[Object data in JSON]
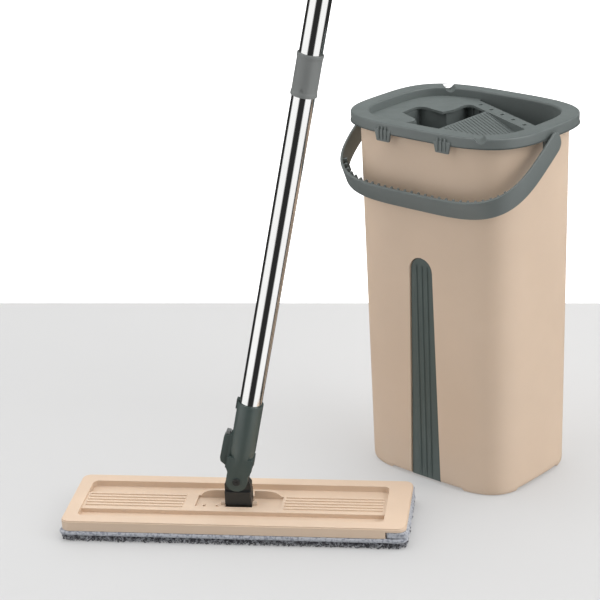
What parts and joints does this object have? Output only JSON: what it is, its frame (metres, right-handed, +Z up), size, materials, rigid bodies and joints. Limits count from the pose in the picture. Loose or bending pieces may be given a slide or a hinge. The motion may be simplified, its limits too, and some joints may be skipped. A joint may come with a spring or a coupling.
{
  "type": "flat mop and wringer bucket",
  "caption": "Flat mop with a hinged head and a long jointed pole, beside a tall narrow bucket whose lift-off top has a wringing slot, a ribbed board and a bail handle.",
  "frame": {"origin": "on the floor, at the middle of the overall box of the mop and the bucket", "axes": "+Z up along the standing pole; the bucket's panelled face looks along -Y and its long side runs along X"},
  "size_m": [0.383, 0.4752, 1.2545],
  "materials": {
    "beige_plastic": "moulded polypropylene, satin",
    "grey_plastic": "moulded polypropylene, satin, grey-green",
    "dark_plastic": "moulded plastic, satin, dark grey-green",
    "collar_plastic": "moulded plastic, satin, mid grey",
    "tube_steel": "polished stainless tube",
    "screw_steel": "bright zinc plated",
    "lip_rubber": "soft black rubber",
    "hook_tape": "woven hook tape",
    "pad_knit": "light knitted backing",
    "pad_pile": "dense looped microfibre, grey"
  },
  "bodies": {
    "bucket": {"bucket_body": "beige_plastic", "front_panel": "dark_plastic"},
    "wringer": {"wringer_frame": "grey_plastic", "slot_guide": "grey_plastic", "scraper_bar": "grey_plastic", "scraper_lip": "lip_rubber", "guide_screw_1": "screw_steel", "guide_screw_2": "screw_steel", "guide_screw_3": "screw_steel", "guide_screw_4": "screw_steel", "scraper_screw_1": "screw_steel", "scraper_screw_2": "screw_steel"},
    "bail": {"bail_handle": "grey_plastic"},
    "mop_head": {"head_plate": "beige_plastic", "tilt_pin": "screw_steel", "hook_strip_front": "hook_tape", "hook_strip_back": "hook_tape", "pad_pocket": "pad_knit", "pad_backing": "pad_knit", "pad_pile": "pad_pile"},
    "swivel": {"swivel_block": "dark_plastic"},
    "pole": {"yoke": "dark_plastic", "swing_screw": "dark_plastic", "swing_nut": "screw_steel", "pole_tube_1": "tube_steel", "pole_tube_2": "tube_steel", "pole_tube_3": "tube_steel", "pole_collar_1": "collar_plastic", "pole_collar_2": "collar_plastic", "joint_plug_1": "dark_plastic", "joint_plug_2": "dark_plastic", "pole_grip": "dark_plastic", "hanging_eye": "collar_plastic"},
    "latch": {"latch_button": "dark_plastic", "latch_tip": "grey_plastic"}
  },
  "joints": [
    {"name": "wringer_lift", "type": "slide", "parent": "bucket", "child": "wringer", "axis": [0, 0, 1], "range_m": [0, 0.12]},
    {"name": "bail_swing", "type": "hinge", "parent": "wringer", "child": "bail", "pos_m": [0.0673, 0.1483, 0.3625], "axis": [-1, 0, 0], "range_deg": [0, 200]},
    {"name": "mop_lift", "type": "slide", "parent": "bucket", "child": "mop_head", "axis": [0, 0, 1], "range_m": [0, 0.4]},
    {"name": "head_tilt", "type": "hinge", "parent": "mop_head", "child": "swivel", "pos_m": [-0.02483, -0.09865, 0.0173], "axis": [0.8247, 0.5655, 0], "range_deg": [-35, 35]},
    {"name": "pole_swing", "type": "hinge", "parent": "swivel", "child": "pole", "pos_m": [-0.02483, -0.09865, 0.0465], "axis": [-0.5655, 0.8247, 0], "range_deg": [-91, 76]},
    {"name": "latch_slide", "type": "slide", "parent": "pole", "child": "latch", "axis": [-0.1687, -0.1157, -0.9789], "range_m": [0, 0.006], "stiffness_N_per_m": 300, "springref_m": -0.005}
  ]
}
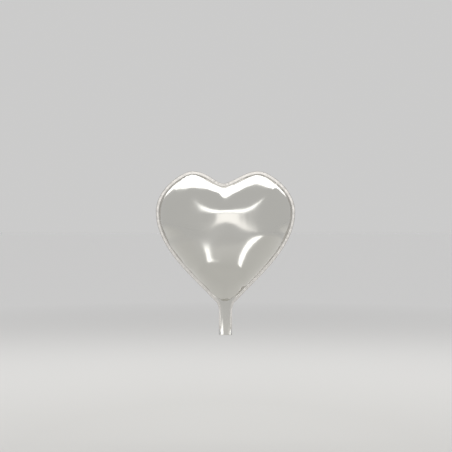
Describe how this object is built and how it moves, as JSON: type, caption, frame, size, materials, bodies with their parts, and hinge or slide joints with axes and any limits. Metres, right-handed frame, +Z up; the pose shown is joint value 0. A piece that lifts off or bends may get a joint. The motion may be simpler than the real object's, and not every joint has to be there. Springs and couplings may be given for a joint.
{
  "type": "heart-shaped foil balloon",
  "caption": "Inflated heart of silver foil with a flat welded rim, a hanging filling tail and a self-closing film valve inside its neck.",
  "frame": {"origin": "middle of the neck, where the tail joins the heart and the ribbon is tied", "axes": "+Z up towards the lobes, X across the heart, -Y towards the front"},
  "size_m": [0.45, 0.2292, 0.53],
  "materials": {
    "foil": "satin-mirror metallised film with fine wrinkles along the weld",
    "valve_film": "clear soft polyethylene film"
  },
  "bodies": {
    "envelope": {"front_panel": "foil", "back_panel": "foil"},
    "tail": {"front_tail": "foil", "back_tail": "foil", "valve_front_film": "valve_film", "valve_back_film": "valve_film"},
    "valve_front": {"valve_front_lip": "valve_film"},
    "valve_back": {"valve_back_lip": "valve_film"}
  },
  "joints": [
    {"name": "tail_bend", "type": "hinge", "parent": "envelope", "child": "tail", "pos_m": [0, 0, 0], "axis": [1, 0, 0], "range_deg": [-120, 120], "stiffness_Nm_per_rad": 0.002},
    {"name": "valve_front_open", "type": "hinge", "parent": "envelope", "child": "valve_front", "pos_m": [0, 0, 0.018], "axis": [1, 0, 0], "range_deg": [0, 10], "stiffness_Nm_per_rad": 0.0005},
    {"name": "valve_back_open", "type": "hinge", "parent": "envelope", "child": "valve_back", "pos_m": [0, 0, 0.018], "axis": [1, 0, 0], "range_deg": [-10, 0], "stiffness_Nm_per_rad": 0.0005}
  ],
  "couplings": [
    {"joint": "valve_back_open", "follows": "valve_front_open", "ratio": -1}
  ]
}
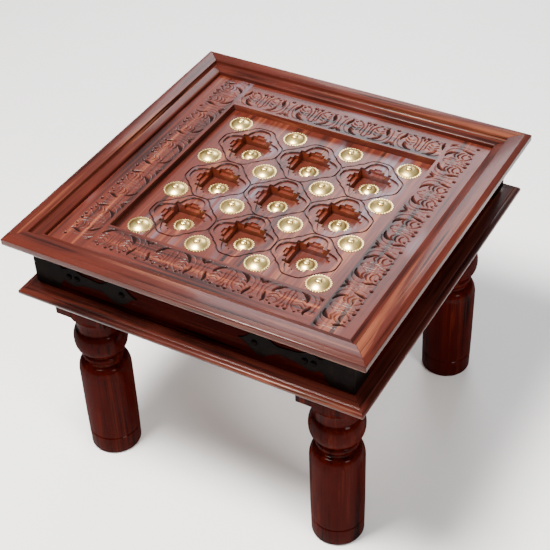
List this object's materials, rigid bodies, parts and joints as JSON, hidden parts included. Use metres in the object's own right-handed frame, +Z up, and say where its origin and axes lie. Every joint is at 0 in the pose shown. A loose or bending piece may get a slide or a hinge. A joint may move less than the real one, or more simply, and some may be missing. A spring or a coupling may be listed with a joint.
{
  "type": "carved coffee table with brass domes",
  "caption": "Low square hardwood table with a carved border, a sunk panel of pockets set with brass domes, iron corner straps, a ledge and turned legs.",
  "frame": {"origin": "middle of the footprint, on the floor", "axes": "+Z up, the front faces -Y, +X to the right"},
  "size_m": [0.6, 0.6, 0.465],
  "materials": {
    "rosewood": "satin lacquer over red-brown rosewood with darker figure",
    "carved_rosewood": "satin lacquer, darker in the carving's recesses",
    "apron_rosewood": "dark satin lacquer",
    "leg_rosewood": "gloss lacquer over red-brown rosewood",
    "plain_board": "bare, unfinished",
    "brass": "bright stamped brass",
    "black_iron": "blackened, lightly hammered",
    "zinc_steel": "zinc plated",
    "felt": "felt"
  },
  "bodies": {
    "root": {"top_rail_front": "rosewood", "top_rail_right": "rosewood", "top_rail_back": "rosewood", "top_rail_left": "rosewood", "border_board_front": "carved_rosewood", "border_board_right": "carved_rosewood", "border_board_back": "carved_rosewood", "border_board_left": "carved_rosewood", "carved_panel": "carved_rosewood", "support_battens": "plain_board", "backing_board": "plain_board", "cleats": "plain_board", "apron_front": "apron_rosewood", "apron_right": "apron_rosewood", "apron_back": "apron_rosewood", "apron_left": "apron_rosewood", "corner_blocks": "plain_board", "corner_strap_front_right": "black_iron", "corner_strap_back_right": "black_iron", "corner_strap_back_left": "black_iron", "corner_strap_front_left": "black_iron", "strap_studs": "black_iron", "ledge_rail_front": "rosewood", "ledge_rail_right": "rosewood", "ledge_rail_back": "rosewood", "ledge_rail_left": "rosewood", "ledge_screws": "zinc_steel", "leg_front_right": "leg_rosewood", "leg_back_right": "leg_rosewood", "leg_back_left": "leg_rosewood", "leg_front_left": "leg_rosewood", "hanger_bolts": "zinc_steel", "bolt_nuts": "zinc_steel", "felt_pads": "felt", "dome_nails": "brass", "large_dome_1_1": "brass", "large_dome_1_2": "brass", "large_dome_1_3": "brass", "large_dome_1_4": "brass", "large_dome_2_1": "brass", "large_dome_2_2": "brass", "large_dome_2_3": "brass", "large_dome_2_4": "brass", "large_dome_3_1": "brass", "large_dome_3_2": "brass", "large_dome_3_3": "brass", "large_dome_3_4": "brass", "large_dome_4_1": "brass", "large_dome_4_2": "brass", "large_dome_4_3": "brass", "large_dome_4_4": "brass", "small_dome_1_1": "brass", "small_dome_1_2": "brass", "small_dome_1_3": "brass", "small_dome_2_1": "brass", "small_dome_2_2": "brass", "small_dome_2_3": "brass", "small_dome_3_1": "brass", "small_dome_3_2": "brass", "small_dome_3_3": "brass"}
  },
  "joints": []
}
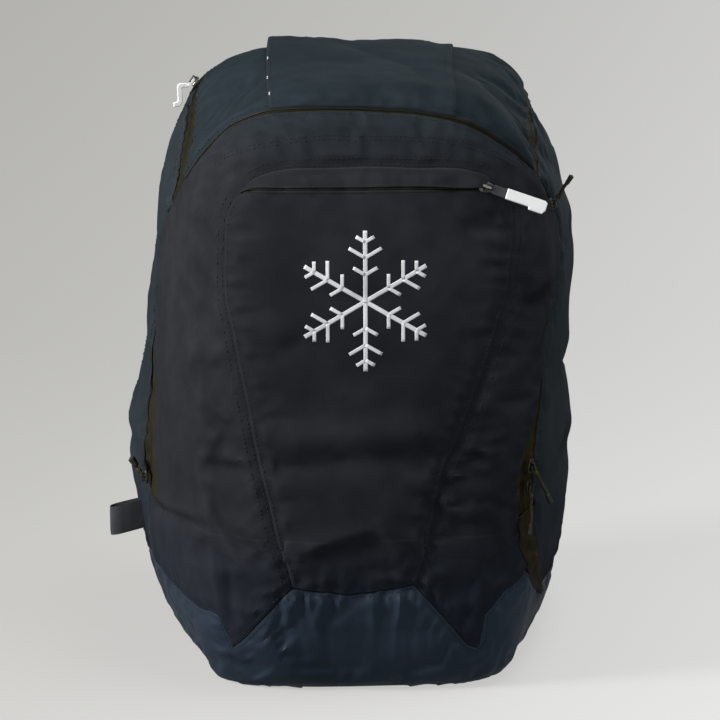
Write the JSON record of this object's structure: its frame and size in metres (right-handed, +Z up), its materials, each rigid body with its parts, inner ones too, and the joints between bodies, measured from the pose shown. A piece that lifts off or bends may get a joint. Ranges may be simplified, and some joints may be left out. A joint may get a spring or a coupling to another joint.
{
  "type": "ski boot backpack",
  "caption": "Backpack for ski boots and a helmet: tarpaulin tub, domed fabric shell, fold-back lid, fold-down front flap on curved zips, outer pocket and padded harness.",
  "frame": {"origin": "on the ground, in the middle of the flat underside", "axes": "+Z up; the back, with the harness, is towards +Y and the front pocket faces -Y; +X is to the right when the front is looked at"},
  "size_m": [0.401, 0.3279, 0.5048],
  "materials": {
    "tarpaulin": "coated tarpaulin, satin",
    "eyelet": "black enamel, satin",
    "board": "matt sheet",
    "front_fabric": "woven polyester, matt",
    "lid_fabric": "woven polyester, matt",
    "side_fabric": "woven polyester, matt",
    "lining": "lining, matt",
    "zip": "coil zip on tape",
    "slider": "dark gunmetal",
    "white_pull": "moulded, satin",
    "black_pull": "moulded, matt",
    "cord_pull": "braided cord",
    "air_mesh": "spacer mesh, matt",
    "webbing": "woven webbing",
    "buckle": "moulded acetal, matt"
  },
  "bodies": {
    "shell": {"base_tub": "tarpaulin", "drain_eyelet_left": "eyelet", "drain_eyelet_right": "eyelet", "base_board": "board", "front_skirt": "front_fabric", "side_panel_right": "side_fabric", "side_panel_left": "side_fabric", "back_panel": "side_fabric", "frame_sheet": "board", "boot_divider": "lining", "helmet_shelf": "lining", "side_zip_left_body_half": "zip", "side_zip_right_body_half": "zip", "lid_zip_left_body_half": "zip", "lid_zip_right_body_half": "zip", "side_zip_right_tail": "zip", "back_pad_left": "air_mesh", "back_pad_right": "air_mesh", "lumbar_pad": "air_mesh", "lower_webbing_left": "webbing", "lower_webbing_right": "webbing"},
    "front_flap": {"front_panel": "front_fabric", "side_zip_left_flap_half": "zip", "side_zip_right_flap_half": "zip", "arc_zip_flap_half": "zip", "pocket_panel": "front_fabric", "pocket_zip_flap": "front_fabric", "pocket_zip_chain": "zip"},
    "lid": {"lid_panel": "lid_fabric", "lid_centre_pad": "lid_fabric", "arc_zip_lid_half": "zip", "lid_zip_left_lid_half": "zip", "lid_zip_right_lid_half": "zip"},
    "pocket_slider": {"pocket_slider": "slider"},
    "pocket_pull": {"pocket_pull": "black_pull", "pocket_pull_bar": "white_pull"},
    "lid_slider": {"lid_slider": "slider"},
    "lid_pull": {"lid_pull": "white_pull"},
    "top_right_slider": {"top_right_slider": "slider"},
    "top_right_pull": {"top_right_pull": "cord_pull"},
    "upper_right_slider": {"upper_right_slider": "slider"},
    "upper_right_pull": {"upper_right_pull": "cord_pull"},
    "lower_right_slider": {"lower_right_slider": "slider"},
    "lower_right_pull": {"lower_right_pull": "cord_pull"},
    "left_slider": {"left_slider": "slider"},
    "left_pull": {"left_pull": "cord_pull"},
    "ski_loop": {"ski_loop_left": "webbing"},
    "haul_handle": {"haul_handle_strap": "webbing"},
    "strap_left": {"shoulder_strap_left": "air_mesh", "ladder_lock_left": "buckle"},
    "sternum_left": {"sternum_strap_left": "webbing", "sternum_buckle_socket": "buckle"},
    "waist_left": {"waist_belt_left": "webbing", "waist_buckle_socket": "buckle"},
    "strap_right": {"shoulder_strap_right": "air_mesh", "ladder_lock_right": "buckle"},
    "sternum_right": {"sternum_strap_right": "webbing", "sternum_buckle_plug": "buckle"},
    "waist_right": {"waist_belt_right": "webbing", "waist_buckle_plug": "buckle"}
  },
  "joints": [
    {"name": "front_flap_fold", "type": "hinge", "parent": "shell", "child": "front_flap", "pos_m": [0, -0.151, 0.128], "axis": [1, 0, 0], "range_deg": [0, 100]},
    {"name": "lid_fold", "type": "hinge", "parent": "shell", "child": "lid", "pos_m": [0, 0.112, 0.499], "axis": [-1, 0, 0], "range_deg": [0, 100]},
    {"name": "pocket_slider_travel", "type": "hinge", "parent": "front_flap", "child": "pocket_slider", "pos_m": [0.00142, 0.5836, 0.416], "axis": [0, 0, -1], "range_deg": [0, 14.65]},
    {"name": "pocket_pull_swing", "type": "hinge", "parent": "pocket_slider", "child": "pocket_pull", "pos_m": [0.09462, -0.13531, 0.41794], "axis": [-0.3205, -0.3233, -0.8903], "range_deg": [-4, 110]},
    {"name": "lid_slider_travel", "type": "hinge", "parent": "lid", "child": "lid_slider", "pos_m": [-0.19291, 0.16085, 0.22059], "axis": [0.9703, -0.0029, -0.242], "range_deg": [0, 23.18]},
    {"name": "lid_pull_swing", "type": "hinge", "parent": "lid_slider", "child": "lid_pull", "pos_m": [-0.13466, 0.10024, 0.4719], "axis": [-0.123, 0.9919, -0.0318], "range_deg": [-2, 110]},
    {"name": "top_right_slider_travel", "type": "hinge", "parent": "front_flap", "child": "top_right_slider", "pos_m": [0.14794, -0.08181, 0.35964], "axis": [-0.9435, 0.309, -0.1199], "range_deg": [0, 56.5]},
    {"name": "top_right_pull_swing", "type": "hinge", "parent": "top_right_slider", "child": "top_right_pull", "pos_m": [0.15725, -0.05605, 0.39004], "axis": [0.2285, 0.9733, -0.0211], "range_deg": [-25, 80]},
    {"name": "upper_right_slider_travel", "type": "hinge", "parent": "front_flap", "child": "upper_right_slider", "pos_m": [-0.12474, -0.29037, 0.32003], "axis": [0.5801, -0.8058, 0.1192], "range_deg": [0, 11.13]},
    {"name": "upper_right_pull_swing", "type": "hinge", "parent": "upper_right_slider", "child": "upper_right_pull", "pos_m": [0.13493, -0.12821, 0.18838], "axis": [-0.5961, -0.7239, -0.3474], "range_deg": [-8, 90]},
    {"name": "lower_right_slider_travel", "type": "hinge", "parent": "front_flap", "child": "lower_right_slider", "pos_m": [-0.36799, 0.51528, 0.24565], "axis": [0.7866, 0.591, 0.179], "range_deg": [0, 2.16]},
    {"name": "lower_right_pull_swing", "type": "hinge", "parent": "lower_right_slider", "child": "lower_right_pull", "pos_m": [0.13382, -0.12846, 0.17125], "axis": [-0.6187, -0.7598, 0.1997], "range_deg": [-3, 95]},
    {"name": "left_slider_travel", "type": "hinge", "parent": "front_flap", "child": "left_slider", "pos_m": [0.38097, 0.10596, 0.14862], "axis": [-0.1296, 0.9879, -0.0857], "range_deg": [0, 9.92]},
    {"name": "left_pull_swing", "type": "hinge", "parent": "left_slider", "child": "left_pull", "pos_m": [-0.18099, 0.03133, 0.14094], "axis": [0.1729, -0.9623, 0.2098], "range_deg": [-15, 90]},
    {"name": "ski_loop_bend", "type": "hinge", "parent": "shell", "child": "ski_loop", "pos_m": [-0.18209, 0.0625, 0.102], "axis": [0, 0, 1], "range_deg": [-35, 35], "stiffness_Nm_per_rad": 0.02},
    {"name": "haul_handle_swing", "type": "hinge", "parent": "shell", "child": "haul_handle", "pos_m": [0, 0.1352, 0.478], "axis": [1, 0, 0], "range_deg": [0, 140]},
    {"name": "strap_left_swing", "type": "hinge", "parent": "shell", "child": "strap_left", "pos_m": [-0.038, 0.137, 0.443], "axis": [1, 0, 0], "range_deg": [0, 15]},
    {"name": "sternum_left_slide", "type": "slide", "parent": "strap_left", "child": "sternum_left", "axis": [-0.2645, 0.0721, -0.9617], "range_m": [-0.02, 0.03]},
    {"name": "waist_left_swing", "type": "hinge", "parent": "shell", "child": "waist_left", "pos_m": [-0.104, 0.1458, 0.116], "axis": [0, 0, 1], "range_deg": [0, 100]},
    {"name": "strap_right_swing", "type": "hinge", "parent": "shell", "child": "strap_right", "pos_m": [0.038, 0.137, 0.443], "axis": [1, 0, 0], "range_deg": [0, 15]},
    {"name": "sternum_right_slide", "type": "slide", "parent": "strap_right", "child": "sternum_right", "axis": [0.2645, 0.0721, -0.9617], "range_m": [-0.02, 0.03]},
    {"name": "waist_right_swing", "type": "hinge", "parent": "shell", "child": "waist_right", "pos_m": [0.104, 0.1458, 0.116], "axis": [0, 0, -1], "range_deg": [0, 100]}
  ]
}
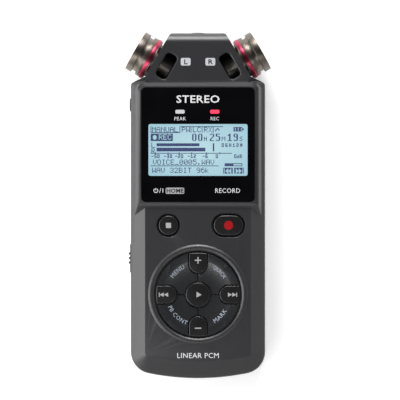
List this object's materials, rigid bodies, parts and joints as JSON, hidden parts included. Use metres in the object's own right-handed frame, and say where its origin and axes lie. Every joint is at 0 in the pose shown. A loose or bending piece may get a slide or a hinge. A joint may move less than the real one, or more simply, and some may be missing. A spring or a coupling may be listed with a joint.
{
  "type": "handheld voice recorder",
  "caption": "Handheld stereo voice recorder with angled metal microphones, a backlit display, a round key pad, a record key, headphone and line sockets and a battery door.",
  "frame": {"origin": "middle of the flat back, on the surface that the recorder lies on", "axes": "+Z out of the display side, +Y towards the microphones, +X to the right of the display"},
  "size_m": [0.0596, 0.1413, 0.0254],
  "materials": {
    "case": "fine spark texture",
    "head": "fine spark texture",
    "lens": "polished, clear over the display",
    "lcd": "backlit liquid-crystal display",
    "white_plastic": "moulded",
    "light_guide": "moulded translucent",
    "key": "satin",
    "inner_plastic": "moulded",
    "switch_metal": "stamped",
    "circuit_board": "solder mask",
    "jack": "moulded",
    "port_steel": "stamped, nickel plated",
    "cell": "film wrapped",
    "screw": "black oxide",
    "brass": "turned",
    "speaker_metal": "stamped",
    "mic_metal": "turned, nickel plated",
    "red_ring": "anodised",
    "grille": "woven mesh",
    "capsule": "moulded"
  },
  "bodies": {
    "case": {"front_case": "case", "rear_case": "case", "head_front": "head", "head_rear": "head", "display_window": "lens", "lcd_glass": "lcd", "lcd_backlight": "white_plastic", "peak_light_guide": "light_guide", "record_light_guide": "light_guide", "indicator_leds": "white_plastic", "key_guide": "inner_plastic", "key_switches": "switch_metal", "main_board": "circuit_board", "hold_switch_body": "inner_plastic", "phones_jack": "jack", "line_in_jack": "jack", "usb_socket": "port_steel", "card_socket": "port_steel", "battery_cradle": "inner_plastic", "left_battery_cell": "cell", "right_battery_cell": "cell", "battery_contacts": "port_steel", "battery_springs": "port_steel", "case_screws": "screw", "tripod_insert": "brass", "speaker": "speaker_metal", "left_mic_cap": "mic_metal", "left_mic_base_ring": "mic_metal", "left_mic_barrel": "mic_metal", "left_mic_red_ring": "red_ring", "left_mic_grille": "grille", "left_mic_capsule": "capsule", "right_mic_cap": "mic_metal", "right_mic_base_ring": "mic_metal", "right_mic_barrel": "mic_metal", "right_mic_red_ring": "red_ring", "right_mic_grille": "grille", "right_mic_capsule": "capsule"},
    "stop_key": {"stop_key": "key"},
    "record_key": {"record_key": "key"},
    "play_key": {"play_key": "key"},
    "plus_key": {"plus_key": "key"},
    "minus_key": {"minus_key": "key"},
    "previous_key": {"previous_key": "key"},
    "next_key": {"next_key": "key"},
    "menu_key": {"menu_key": "key"},
    "quick_key": {"quick_key": "key"},
    "playback_key": {"playback_key": "key"},
    "mark_key": {"mark_key": "key"},
    "hold_switch": {"hold_switch": "key"},
    "battery_door": {"battery_door": "case"},
    "card_cover": {"card_cover": "case"}
  },
  "joints": [
    {"name": "stop_key_press", "type": "slide", "parent": "case", "child": "stop_key", "axis": [0, 0, -1], "range_m": [0, 0.00035], "stiffness_N_per_m": 600},
    {"name": "record_key_press", "type": "slide", "parent": "case", "child": "record_key", "axis": [0, 0, -1], "range_m": [0, 0.00035], "stiffness_N_per_m": 600},
    {"name": "play_key_press", "type": "slide", "parent": "case", "child": "play_key", "axis": [0, 0, -1], "range_m": [0, 0.00035], "stiffness_N_per_m": 600},
    {"name": "plus_key_press", "type": "slide", "parent": "case", "child": "plus_key", "axis": [0, 0, -1], "range_m": [0, 0.00035], "stiffness_N_per_m": 600},
    {"name": "minus_key_press", "type": "slide", "parent": "case", "child": "minus_key", "axis": [0, 0, -1], "range_m": [0, 0.00035], "stiffness_N_per_m": 600},
    {"name": "previous_key_press", "type": "slide", "parent": "case", "child": "previous_key", "axis": [0, 0, -1], "range_m": [0, 0.00035], "stiffness_N_per_m": 600},
    {"name": "next_key_press", "type": "slide", "parent": "case", "child": "next_key", "axis": [0, 0, -1], "range_m": [0, 0.00035], "stiffness_N_per_m": 600},
    {"name": "menu_key_press", "type": "slide", "parent": "case", "child": "menu_key", "axis": [0, 0, -1], "range_m": [0, 0.00035], "stiffness_N_per_m": 600},
    {"name": "quick_key_press", "type": "slide", "parent": "case", "child": "quick_key", "axis": [0, 0, -1], "range_m": [0, 0.00035], "stiffness_N_per_m": 600},
    {"name": "playback_key_press", "type": "slide", "parent": "case", "child": "playback_key", "axis": [0, 0, -1], "range_m": [0, 0.00035], "stiffness_N_per_m": 600},
    {"name": "mark_key_press", "type": "slide", "parent": "case", "child": "mark_key", "axis": [0, 0, -1], "range_m": [0, 0.00035], "stiffness_N_per_m": 600},
    {"name": "hold_switch_slide", "type": "slide", "parent": "case", "child": "hold_switch", "axis": [0, 1, 0], "range_m": [0, 0.0025]},
    {"name": "battery_door_slide", "type": "slide", "parent": "case", "child": "battery_door", "axis": [0, -1, 0], "range_m": [0, 0.006]},
    {"name": "card_cover_hinge", "type": "hinge", "parent": "case", "child": "card_cover", "pos_m": [0.02675, -0.0029, 0.0153], "axis": [0, 0, -1], "range_deg": [0, 95]}
  ]
}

### Requirement
Scan the data above; copy every line where "bending" appears.

### Task result
What parts and joints does this object have? Output only JSON: what it is, its frame (metres, right-handed, +Z up), size, materials, rigid bodies and joints. Limits count from the pose in the picture. Loose or bending pieces may be given a slide or a hinge. The motion may be simplified, its limits too, and some joints may be skipped. A joint may come with a spring or a coupling.
List this object's materials, rigid bodies, parts and joints as JSON, hidden parts included. Use metres in the object's own right-handed frame, +Z up, and say where its origin and axes lie. Every joint is at 0 in the pose shown. A loose or bending piece may get a slide or a hinge. A joint may move less than the real one, or more simply, and some may be missing. A spring or a coupling may be listed with a joint.
List this object's materials, rigid bodies, parts and joints as JSON, hidden parts included. Use metres in the object's own right-handed frame, and say where its origin and axes lie. Every joint is at 0 in the pose shown. A loose or bending piece may get a slide or a hinge. A joint may move less than the real one, or more simply, and some may be missing. A spring or a coupling may be listed with a joint.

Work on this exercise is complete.